Il m’a fallu du temps pour trouver un nom. Je voulais créer un univers complètement imaginaire et quelque chose qui reflète les parfums et ma passion pour l’astrologie. Du coup Azaleo n’est autre que as a leo en anglais, car je suis née sous le signe du lion. Azaleo me fait aussi penser aux Azalées et « leo » sonne un peu comme l’eau, l’eau de parfum. C’est venu d’un coup et je ne pouvais pas penser à un autre nom.
Avez-vous déjà le projet de lancer d'autres fragrances ou de développer votre marque avec, par exemple, des cosmétiques ?
Oui, évidement, j’adorerais, mais cela demande du temps et de l’argent. Pour le moment, je veux faire vivre la marque et ces trois parfums.
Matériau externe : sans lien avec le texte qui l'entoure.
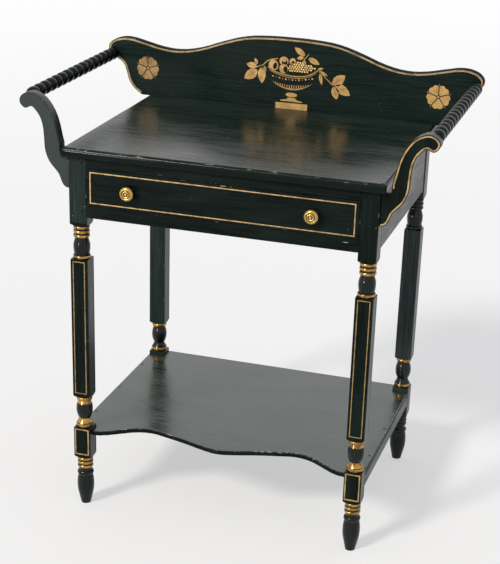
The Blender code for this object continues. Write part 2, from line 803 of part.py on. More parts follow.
def make_drawer():
    """The drawer's five boards, with the front last so that every cut is on it."""
    made = {}
    front_span = (front_y, drawer_front_back_y)
    front = block("drawer_front", (-drawer_half, drawer_half), front_span, (drawer_bottom, drawer_top))
    for side_name, side in (("left", -1), ("right", 1)):
        made["side_" + side_name] = make_drawer_side("drawer_side_" + side_name, side, front)
    inner = drawer_half - drawer_side_thickness
    rear = front_y + drawer_length
    floor = drawer_bottom + drawer_bottom_height
    high = drawer_top - drawer_side_below_front
    back_y_span = (rear - drawer_back_inset - drawer_back_thickness, rear - drawer_back_inset)
    back_half = inner + drawer_back_housing - fit_gap
    back_z = (floor + drawer_bottom_thickness + seat_gap, high)
    made["back"] = block("drawer_back", (-back_half, back_half), back_y_span, back_z)
    panel_half = inner + drawer_groove_depth - fit_gap
    panel_y = (drawer_front_back_y - drawer_groove_depth + fit_gap, rear - drawer_bottom_inset)
    panel_z = (floor, floor + drawer_bottom_thickness)
    made["bottom"] = block("drawer_bottom", (-panel_half, panel_half), panel_y, panel_z)
    groove_half = inner + drawer_groove_depth
    groove_y = (drawer_front_back_y - drawer_groove_depth, drawer_front_back_y + cut_overrun)
    groove_z = (panel_z[0] - fit_gap, panel_z[1] + fit_gap)
    groove = block("drawer_front_groove", (-groove_half, groove_half), groove_y, groove_z, scene_cutters)
    combine(front, groove, "DIFFERENCE")
    made["front"] = front
    return made


def make_drawer_nails(bottom, back):
    nails = []
    y = front_y + drawer_length - drawer_back_inset - drawer_back_thickness / 2
    z = drawer_bottom + drawer_bottom_height
    for side_name, side in (("left", -1), ("right", 1)):
        name = "drawer_nail_" + side_name
        sizes = (nail_head_diameter, nail_head_height, nail_diameter, drawer_nail_length)
        place = (side * drawer_nail_spacing / 2, y, z)
        nails.append(headed_pin(name, sizes, (0, 0, -1), place))
        hole = headed_pin(name + "_hole", sizes, (0, 0, -1), place, scene_cutters, fit_gap)
        combine(bottom, hole, "DIFFERENCE")
        combine(back, hole, "DIFFERENCE")
    return nails


def knob_profile():
    """Face rings, rim, neck, back plate and shank, from the front of the knob to the end of its shank."""
    shank = knob_shank_diameter / 2
    length = drawer_front_thickness + seat_gap + knob_nut_height
    out = [(knob_radius * wide, knob_projection * out_share) for wide, out_share in knob_face_shares]
    out += [(knob_neck_radius, knob_projection * out_share) for out_share in knob_neck_shares]
    out += [(knob_plate_radius, knob_plate_height), (knob_plate_radius, seat_gap)]
    return out + [(shank, seat_gap), (shank, -length)]


def make_knob(side_name, side, front):
    place = (side * knob_spacing / 2, front_y, knob_height)
    knob = point_along(turned("knob_" + side_name, knob_profile(), knob_steps), (0, -1, 0), place)
    hole_start = (place[0], front_y - cut_overrun, knob_height)
    hole_length = drawer_front_thickness + 2 * cut_overrun
    radius = knob_shank_diameter / 2 + fit_gap
    name = "knob_%s_hole" % side_name
    hole = pin(name, radius, hole_length, nail_steps, (0, -1, 0), hole_start, scene_cutters)
    combine(front, hole, "DIFFERENCE")
    half = knob_nut_width / 2
    nut_y = (drawer_front_back_y + seat_gap, drawer_front_back_y + seat_gap + knob_nut_height)
    nut_x = (place[0] - half, place[0] + half)
    nut_z = (knob_height - half, knob_height + half)
    nut = block("knob_nut_" + side_name, nut_x, nut_y, nut_z)
    start = (place[0], nut_y[0] - cut_overrun, knob_height)
    bore_length = knob_nut_height + 2 * cut_overrun
    name = "knob_nut_%s_bore" % side_name
    bore = pin(name, radius, bore_length, nail_steps, (0, -1, 0), start, scene_cutters)
    combine(nut, bore, "DIFFERENCE")
    return knob, nut


def make_runner_set(side_name, side):
    """What carries, guides and holds down one side of the drawer."""
    y = (post_back_y + seat_gap, back_post_front_y - seat_gap)
    outer = apron_inner - seat_gap
    top = drawer_bottom - seat_gap
    runner_z = (top - runner_height, top)
    runner = block("runner_" + side_name, across(side, outer - runner_width, outer), y, runner_z)
    guide_z = (top + seat_gap, top + seat_gap + guide_height)
    guide = block("guide_" + side_name, across(side, inner_half, outer), y, guide_z)
    kicker_z = (opening_top, case_top_height)
    kicker = block("kicker_" + side_name, across(side, outer - kicker_width, outer), y, kicker_z)
    return runner, guide, kicker


def make_stop(side_name, side):
    y = (drawer_front_back_y + seat_gap, drawer_front_back_y + seat_gap + stop_depth)
    middle = side * stop_spacing / 2
    x = (middle - stop_width / 2, middle + stop_width / 2)
    z = (opening_bottom + seat_gap, opening_bottom + seat_gap + stop_height)
    return block("drawer_stop_" + side_name, x, y, z)


def make_glue_block(name, side, end):
    middle = side * glue_block_spacing / 2
    x = (middle - glue_block_length / 2, middle + glue_block_length / 2)
    if end == "front":
        start = front_y + rail_depth + seat_gap
        y = (start, start + glue_block_size)
    else:
        start = back_apron_inner_y - seat_gap
        y = (start - glue_block_size, start)
    return block(name, x, y, (case_top_height - glue_block_size, case_top_height))


def build():
    global scene_parts, scene_cutters
    clear_scene()
    scene_parts = new_collection("washstand")
    scene_cutters = new_collection("cutters")
    paint = new_material("black_paint", (0.012, 0.018, 0.016), 0.35, 0)
    pine = new_material("bare_pine", (0.42, 0.28, 0.15), 0.75, 0)
    brass = new_material("brass", (0.72, 0.52, 0.20), 0.30, 1)
    iron = new_material("iron", (0.10, 0.09, 0.08), 0.55, 1)
    painted, bare, brassy, irons, moving = [], [], [], [], []

    (upper_rail, upper_mortise), (lower_rail, lower_mortise) = make_front_rails()
    back_apron, back_mortise = make_back_apron()
    pegs, peg_holes = make_pegs((upper_rail, lower_rail))
    top = make_top()
    backboard = make_backboard()
    shelf = make_shelf()
    painted += [upper_rail, lower_rail, back_apron, top, backboard, shelf] + pegs
    bare += make_dowels(top, backboard)

    drawer = make_drawer()
    painted.append(drawer["front"])
    bare += [drawer["side_left"], drawer["side_right"], drawer["back"], drawer["bottom"]]
    moving += list(drawer.values())
    nails = make_drawer_nails(drawer["bottom"], drawer["back"])
    irons += nails
    moving += nails

    for side_name, side in (("left", -1), ("right", 1)):
        apron, apron_mortise = make_side_apron("side_apron_" + side_name, side)
        shelf_rail, shelf_mortise = make_shelf_rail("shelf_rail_" + side_name, side)
        bracket = make_bracket("scroll_bracket_" + side_name, side)
        screws, screw_holes = make_bracket_screws("bracket_screw_" + side_name, side, bracket)
        bar = make_towel_bar("towel_bar_" + side_name, side, bracket, backboard)
        front_holes = [upper_mortise, lower_mortise, apron_mortise, shelf_mortise]
        front_holes += peg_holes[side_name] + screw_holes
        back_holes = [back_mortise, apron_mortise, shelf_mortise]
        front_leg = make_leg("leg_front_" + side_name, side, "front", front_holes)
        back_leg = make_leg("leg_back_" + side_name, side, "back", back_holes)
        painted += [apron, shelf_rail, bracket, bar, front_leg, back_leg]
        irons += screws + make_shelf_nails(side_name, side, shelf, shelf_rail)
        bare += make_runner_set(side_name, side)
        bare.append(make_stop(side_name, side))
        for end in ("front", "back"):
            bare.append(make_glue_block("glue_block_%s_%s" % (end, side_name), side, end))
        knob, nut = make_knob(side_name, side, drawer["front"])
        brassy.append(knob)
        irons.append(nut)
        moving += [knob, nut]

    for things, surface in ((painted, paint), (bare, pine), (brassy, brass), (irons, iron)):
        for thing in things:
            finish(thing, surface)

    slide = bpy.data.objects.new("drawer_slide", None)
    scene_parts.objects.link(slide)
    slide.location = (0, front_y, drawer_bottom)
    bpy.context.view_layer.update()
    for thing in moving:
        place = thing.matrix_world.copy()
        thing.parent = slide
        thing.matrix_world = place


build()
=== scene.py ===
# %% [markdown]
# # A painted washstand
#
# A washstand is a small table that held a basin and a jug. This one is pine, turned and sawn by hand,
# painted black-green, and finished with gold bands, lines and a stencilled bowl of fruit. The packed
# model gives every piece its place. This script gives each one its finer shape and its finish.

import json
import math

import bmesh
import bpy
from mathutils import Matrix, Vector, noise


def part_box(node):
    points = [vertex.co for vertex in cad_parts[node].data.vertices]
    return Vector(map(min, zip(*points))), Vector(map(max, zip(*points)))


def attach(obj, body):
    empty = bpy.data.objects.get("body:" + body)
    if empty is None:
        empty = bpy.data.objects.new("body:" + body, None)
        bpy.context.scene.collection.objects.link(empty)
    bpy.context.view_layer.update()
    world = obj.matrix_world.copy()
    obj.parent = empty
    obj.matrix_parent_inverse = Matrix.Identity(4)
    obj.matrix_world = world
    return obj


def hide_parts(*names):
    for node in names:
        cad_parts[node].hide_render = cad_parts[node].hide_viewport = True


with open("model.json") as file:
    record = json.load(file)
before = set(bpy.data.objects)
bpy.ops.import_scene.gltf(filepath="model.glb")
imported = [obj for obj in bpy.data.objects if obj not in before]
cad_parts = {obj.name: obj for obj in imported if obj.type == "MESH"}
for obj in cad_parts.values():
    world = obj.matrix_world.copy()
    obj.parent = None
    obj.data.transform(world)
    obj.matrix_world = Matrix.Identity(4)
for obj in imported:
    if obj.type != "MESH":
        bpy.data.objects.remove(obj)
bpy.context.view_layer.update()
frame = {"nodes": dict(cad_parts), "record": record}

# %% [markdown]
# ## The camera
#
# The photograph looks down on the washstand from its right front. The place, the turn and the focal
# length were worked out from the corners of the top, the backboard, the shelf and the feet. The picture
# is cropped, so its optical centre isn't in its middle, and the camera's shift takes that up.

# %% The camera
picture_width, picture_height = 500, 564
focal_pixels = 1516.362
centre_across, centre_down = 260.352, 395.736
turn_left, tilt_down, roll = 0.28258, 0.42623, 0.03541
camera_place = (0.84081, -2.80290, 1.53104)
sensor_mm = 36


def make_camera():
    level = Vector((math.cos(turn_left), math.sin(turn_left), 0))
    ahead = Vector((-math.sin(turn_left) * math.cos(tilt_down),
                    math.cos(turn_left) * math.cos(tilt_down), -math.sin(tilt_down)))
    above = level.cross(ahead)
    right = level * math.cos(roll) + above * math.sin(roll)
    up = above * math.cos(roll) - level * math.sin(roll)
    lens = bpy.data.cameras.new("camera")
    lens.sensor_fit = "HORIZONTAL"
    lens.sensor_width = sensor_mm
    lens.lens = focal_pixels / picture_width * sensor_mm
    lens.shift_x = (picture_width / 2 - centre_across) / picture_width
    lens.shift_y = (centre_down - picture_height / 2) / picture_width
    lens.clip_end = 100
    camera = bpy.data.objects.new("camera", lens)
    bpy.context.scene.collection.objects.link(camera)
    for column, axis in enumerate((right, up, -ahead, Vector(camera_place))):
        for row in range(3):
            camera.matrix_world[row][column] = axis[row]
    bpy.context.scene.camera = camera
    return camera


camera = make_camera()
print("lens: %.1f mm, shift: %.3f, %.3f" % (camera.data.lens, camera.data.shift_x, camera.data.shift_y))

# %% [markdown]
# ## Colours and nodes
#
# Colours are read off as sRGB hex codes, the way a paint chart gives them. A shader wants linear light,
# so one function converts them all. Every material below is a small tree of nodes, and one function adds
# a node with its settings, its values and its links, so that a tree reads from top to bottom.

# %% Colours and nodes
def linear(code):
    """An sRGB hex code as a linear colour."""
    parts = [int(code[i:i + 2], 16) / 255 for i in (1, 3, 5)]
    return tuple(c / 12.92 if c <= 0.04045 else ((c + 0.055) / 1.055) ** 2.4 for c in parts) + (1,)


def add(tree, kind, sockets=None, **settings):
    """Adds a node. A socket, by name or number, gets a value, a hex code, or a socket or node to link."""
    made = tree.nodes.new("ShaderNode" + kind)
    for name, value in settings.items():
        setattr(made, name, value)
    for key, value in (sockets or {}).items():
        if isinstance(value, bpy.types.Node):
            value = next(output for output in value.outputs if output.enabled)
        if isinstance(value, bpy.types.NodeSocket):
            tree.links.new(value, made.inputs[key])
        else:
            made.inputs[key].default_value = linear(value) if isinstance(value, str) else value
    return made


def blank_material(name):
    """A new material, and its tree with nothing in it."""
    material = bpy.data.materials.new(name)
    material.use_nodes = True
    material.node_tree.nodes.clear()
    return material, material.node_tree


print("black-green paint as linear light:", [round(c, 4) for c in linear("#141c1a")])

# %% [markdown]
# ## Patterns in real sizes
#
# Brush marks, wood grain and wear all run on a scale that can be measured in millimetres. The object
# coordinates of every piece are metres, so a texture scale of 1000 divided by a size in millimetres
# gives marks of that size. Along the grain they are stretched to many times their width.
#
# Two nodes turn a pattern into a layer of colour. Map Range takes the pattern (socket 0) between two
# values (1 and 2) and gives an amount between two others (3 and 4, which are 0 and 1 unless they are
# set). Mix lays the second colour (7) over the first (6) by that amount (0).

# %% Patterns in real sizes
smoothly = {"interpolation_type": "SMOOTHSTEP"}


def grain(tree, axis, along_mm, across_mm):
    """Object coordinates in which a mark is along_mm long on the grain's axis and across_mm wide."""
    scale = [1000 / across_mm] * 3
    scale["XYZ".index(axis)] = 1000 / along_mm
    place = add(tree, "TexCoord").outputs["Object"]
    return add(tree, "Mapping", {"Vector": place, "Scale": scale})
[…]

On est aussi dans une ère post-Covid où il nous faut ralentir le rythme et ne pas tomber dans la sur- consommation. Tout en douceur, je songe déjà à la suite.
Les cosmétiques, en revanche, ne font pas du tout partie de mes intentions. Je souhaite rester dans l’univers olfactif. La suite logique serait peut-être des bougies ou d’autres types de parfums d’intérieur. A voir…
Azaleo, en plus d’être une marque de parfum, est un univers tourné vers le wellness, et tout ce qui touche au mind/body/soul.
Un parfum qui vous fait craquer et que vous auriez aimé créer?
Impossible de répondre à cette question. Il y a en a plus qu’un qui me fait craquer, mais je ne me suis jamais dit que j’aurais voulu les créer. Si c’était le cas, cela révèlerait d’une forme de jalousie ou d’envie à des fins commerciales. Je trouve que chaque parfum est différent et a sa place. Vous voyez ce que je veux dire? C’est comme si je vous demandais si vous auriez aimé créer l’enfant d’un autre que le vôtre.